Euclid’s Elements Book V — the foundational text of Greek proportion theory — is generally considered to be a substantially Eudoxean treatment. The definitions of ratio and proportion given there, which let Greek mathematics handle the comparison of incommensurable magnitudes (the diagonal and side of a square, for example), are the conceptual scaffolding that made the method of exhaustion possible. The same definitions appear in modern real analysis textbooks as the basis for the formal construction of the real number line.

The method of exhaustion remained the standard rigorous-proof technique for curved-figure theorems until the development of formal calculus by Newton and Leibniz in the 1670s and 1680s. Newton’s and Leibniz’s techniques were faster and more general, but they had a famous logical problem (the “fluxions” or “infinitesimals” that were used in the derivations were of uncertain logical status) that took another two centuries to fully resolve. The resolution, when it came in the late nineteenth century via Cauchy and Weierstrass, was — in its final epsilon-delta form — essentially the Eudoxean argument made systematic.

Greek geometry’s commitment to rigorous proof of statements about curves, which is now a permanent feature of modern mathematical method, began with one man, in the Aegean, in the middle of the fourth century BC.

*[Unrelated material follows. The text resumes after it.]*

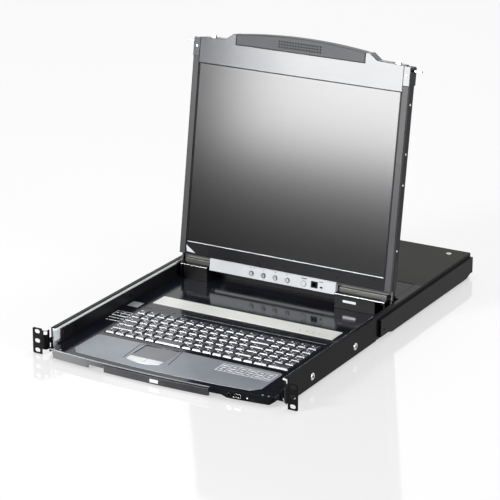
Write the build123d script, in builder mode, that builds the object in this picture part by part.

He is not buried at Cnidus. His grave has not been found. The site of the school he ran in Athens, near the Academy, is not known. There is a small bronze plaque in his honor in the modern town of Datça in southwestern Turkey, near the ruins of Cnidus, installed by the Turkish ministry of culture in 1986. The plaque is in Turkish. It gives his dates approximately and names him as “a mathematician of ancient Cnidus.” It does not explain what he did.